House Finance Committee Vice Chairman Vernon Criss, R-Wood, said there was no need to wait another day to pass the bill. The special session began Monday when lawmakers were already into town for three-day interim meetings which ended Tuesday. Every additional day the Legislature remains in special session past Tuesday costs approximately $35,000 per day.
“I believe it is time to allow that legislative process continue to work, so let us proceed with these amendments, vote them up or down, then let us send a bill to the Senate,” Criss said. “We are here to do the work that we were brought in town to do so that we can go home.”
Earlier this week, state Senate President Craig Blair, R-Berkeley, said there was no support for the current version of HB 301 among Senate Republicans. Instead, Senate Republicans prefer to focus on getting voters to approve a constitutional amendment on the November ballot that would give lawmakers the authority to lower or eliminate certain tangible personal property taxes.
A plan was released this week showing how Senate Republicans will fund counties – who rely on property tax revenue – directly from tax collections in the general revenue fund plus use a formula to provide an additional minimum of $1 million to counties. Other parts of the Senate Republican plan include additional funds for public employee retirees and reductions of personal income tax rates if the consumer sales and use tax revenue increases during a fiscal year.
Another lawmaker – Del. Shannon Kimes, R-Wood – made a motion to send HB 301 to the House Government Organization Committee, accusing some House members of negotiation with the Senate in bad faith and claimed that HB 301 increases taxes, which it does not.

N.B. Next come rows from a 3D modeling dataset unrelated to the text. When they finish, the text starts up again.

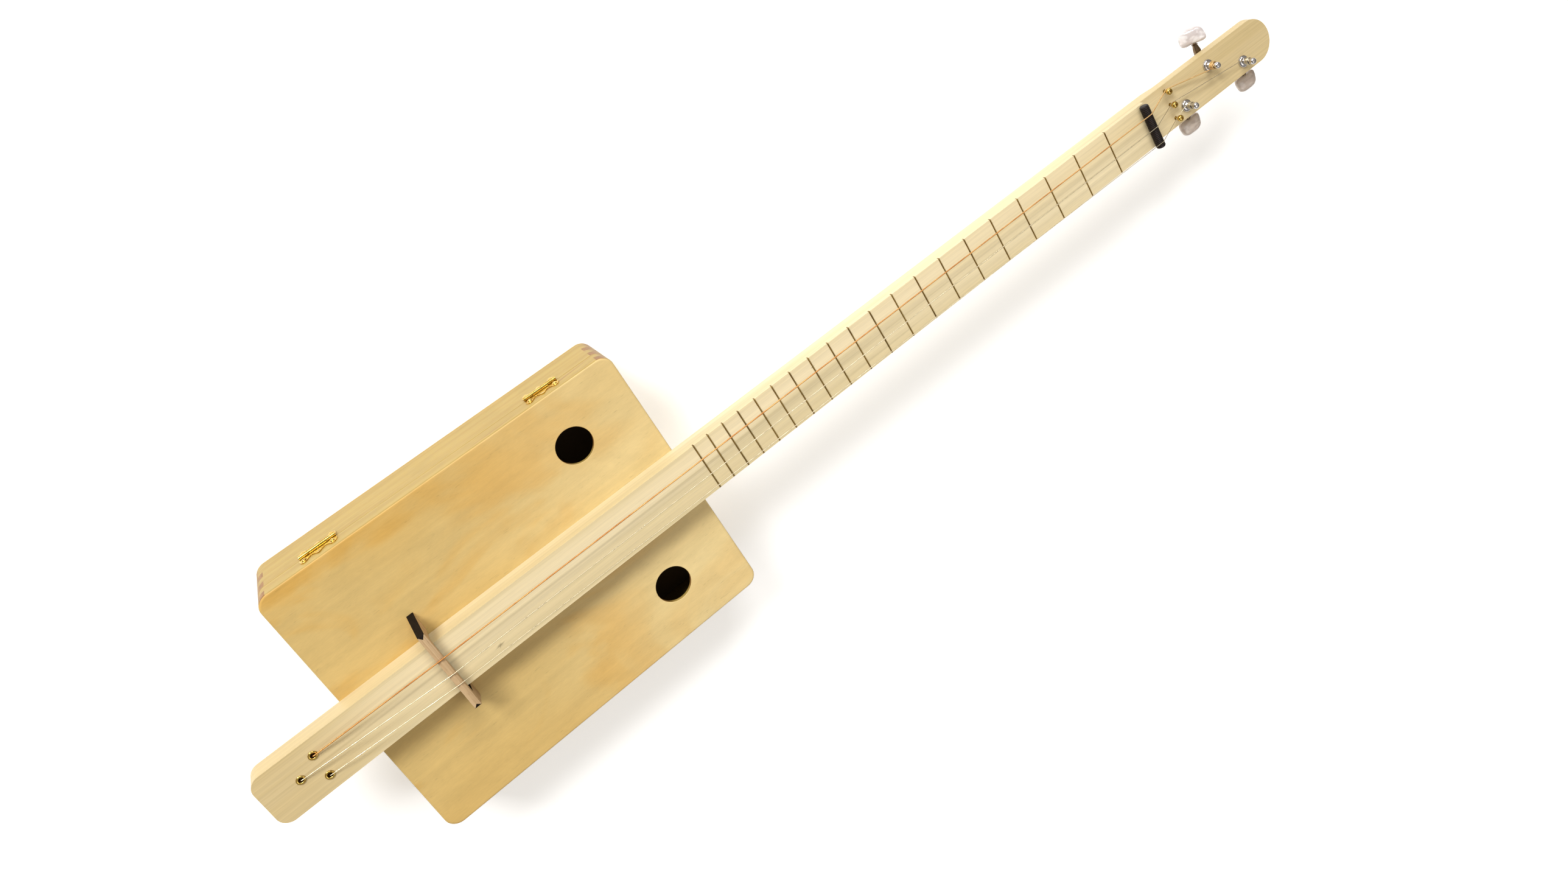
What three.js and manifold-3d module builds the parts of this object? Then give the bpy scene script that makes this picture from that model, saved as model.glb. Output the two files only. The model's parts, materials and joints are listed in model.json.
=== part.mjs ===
// Three-string cigar box guitar: a finger-jointed pine box with a hinged lid, a plain stick neck
// screwed on top of the lid, a threaded-rod nut and three open-gear tuners.
// Millimetres. The origin is the centre of the box's bottom face, +X runs along the neck to the
// head, +Y is the hinge side of the box and +Z is up out of the soundboard.

import * as THREE from "three";
import { mergeGeometries, mergeVertices } from "three/addons/utils/BufferGeometryUtils.js";
import Module from "manifold-3d";

const wasm = await Module();
wasm.setup();

// Box
const boxLength = 251;
const boxWidth = 205;
const boxHeight = 56;
const boxCornerRadius = 9;
const wallThickness = 8;
const bottomThickness = 3;
const soundboardThickness = 3;
const lidDepth = 15;
const lidGap = 0.3;
const soundHoleRadius = 12.7;

// Hinges
const hingeLength = 24.5;
const hingeLeafDepth = 9.6;
const hingeLeafThickness = 0.8;
const hingeBarrelRadius = 1.45;
const hingeBarrelStandoff = 0.1;
const hingePinRadius = 0.7;
const hingePlay = 0.3;
const hingeMiddleKnuckle = 11.6;

// Neck
const neckWidth = 37.4;
const neckThickness = 16;
const tailOverhang = 62.1;
const tailCornerRadius = 8;
const headFaceDrop = 4.5;
const headThickness = 9;
const headLength = 158;
const headEndDepth = 18.5;
const headStepFromRod = 3.9;
const headRampStart = 12;
const headRampLength = 12;

// Scale, frets, nut and bridge
const scaleLength = 635;
const bridgeFromTailEnd = 61.05;
const compensation = 1;
const fretCount = 20;
const fretWidth = 1.1;
const fretHeight = 0.8;
const fretTangWidth = 0.5;
const fretTangDepth = 2;
const fretSlotPlay = 0.2;
const nutRodRadius = 3.97;
const nutRodFromLine = 5.65;
const nutRodLength = 38.5;
const nutRodShift = -1.05;
const nutRodChamfer = 1.2;
const nutSeat = 0.05;
const bridgeThickness = 4.6;
const bridgeFootHalf = 37.2;
const bridgeShoulderHalf = 31;
const bridgeShoulderHeight = 23.8;
const bridgeHeight = 24.7;
const bridgeHip = 2.8;
const bridgeSlotHalf = 23.2;
const bridgeSlotPlay = 2.2;

// Strings: the lowest is wound bronze, the others are plain steel
const stringRadii = [0.46, 0.3, 0.25];
const stringAtBridge = [10.6, -2.1, -10.5];
const stringAtNut = [10.1, -1.9, -15.6];
const windingTurns = [3.25, 3.25, 3.25];
const windingPlay = 0.44;
const stringSeat = 0.15;
const stringJoint = 0.3;
const ballRadius = 1.9;
const ballHeight = 2.4;

// Eyelets in the tail of the neck
const eyeletFromTail = [36.4, 23.2, 36.2];
const eyeletY = [8.2, 0.2, -8.9];
const eyeletFlangeRadius = 2.9;
const eyeletFlangeHeight = 0.9;
const eyeletSleeveRadius = 2;
const eyeletSleeveDepth = 5;
const eyeletBoreRadius = 1.5;
const stringHoleRadius = 1.2;

// Retainer screws behind the nut
const retainerFromLine = 36;
const retainerY = [13.2, 0.7, -12];
const retainerShankRadius = 1.3;
const retainerShankDepth = 5.5;
const retainerHeadRadius = 2.8;
const retainerHeadHeight = 2.8;
const retainerHeadLift = 4.8;

// Tuners, in string order: place counted from the nut, and the side that the shaft leaves on
const tunerFirstFromLine = 50;
const tunerSpacing = 35.5;
const tunerSlots = [1, 2, 0];
const tunerSides = [1, -1, -1];
const tunerRowOffset = 8.35;
const buttonTurns = [-38, 0, 0];
const postRadius = 3;
const postWaistRadius = 2.4;
const postWaistStart = 4.2;
const postWaistEnd = 10.1;
const postBlend = 0.8;
const postShoulderEnd = 12.2;
const postHeight = 14;
const postHoleRadius = 0.9;
const postHoleHeight = 8.6;
const postSlantStart = 11.6;
const postSlantAngle = 32;
const fitPlay = 0.3;
const windingStart = 4.9;
const bushingFlangeRadius = 5.3;
const bushingFlangeHeight = 2.7;
const bushingSleeveRadius = 4;
const bushingSleeveDepth = 6;

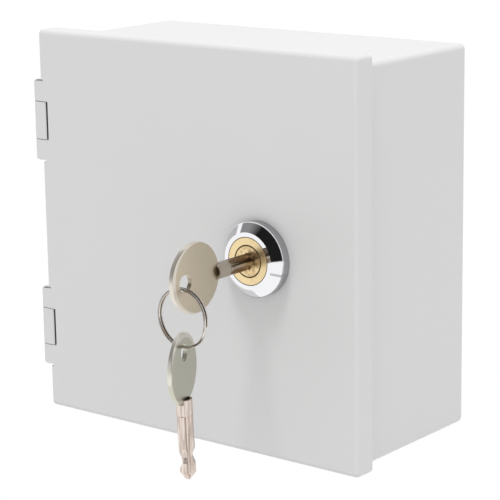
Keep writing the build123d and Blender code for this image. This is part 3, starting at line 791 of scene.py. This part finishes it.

“The fact of the matter is I think we need a different team to go into these negotiations and try to get a deal done,” Kimes said. “The team that we’ve sent into the debate can only bring us alternatives that include tax increases when the Senate is fully prepared to pass tax cuts without tax increases.”
“There has been absolutely no discussion because legislative procedure doesn’t allow us to sit down and negotiate with the Senate on a House bill,” Criss responded. “We don’t do that. We pass our own bills.”
HB 301 would cut personal income tax rates across all six income brackets retroactive to Jan. 1, resulting in more money on paychecks and larger tax refunds at the end of the tax year in December.
Rate cuts range from a 1% cut for those making $10,000 or less per year, reducing the tax rate from 3% to 2%; to a half-percent cut for those making between $40,000 and $60,000 per year and those earning more than $60,000 per year.
Those earning between $25,000 and $40,000 would see rates decrease from 4.5% to 4.2%. Those earning between $10,000 and $25,000 would see rates decrease from 4% to 3.7%. If the lawmakers approve, it will be the first change to personal income tax rates since 1987.
Four amendments offered by the Democratic minority were rejected, including an amendment to only offer a 5% personal income tax cut for fiscal year 2021 and an amendment that would offer all taxpayers a $250 rebate on fiscal year 2020 personal income taxes.
“The problem with the bill that we have that the Governor presented to us is it’s so unfair,” said Del. Larry Rowe, D-Kanawha. “This (amendment) puts money in the place where it is needed the most, and that’s with our regular West Virginians.”
In a statement released Thursday afternoon, Justice thanked the House for passing HB 301 and encouraged the Senate to support it as well. He accused the Senate of promoting a tangible personal property tax repeal that would benefit large businesses over average West Virginians.
“This is a good deal for all West Virginians,” Justice said. “This tax cut will come as an immediate relief to families who are paying the price for rampant inflation across the country while also setting us up to bring generations of prosperity to West Virginia.
“At the end of the day, what the Senate is proposing is ‘Build the field and wish and hope they come.’ That’s not wise,” Justice continued. “Reducing the personal income tax has been proven time and time again in many other states as an economic and population driver beyond belief.”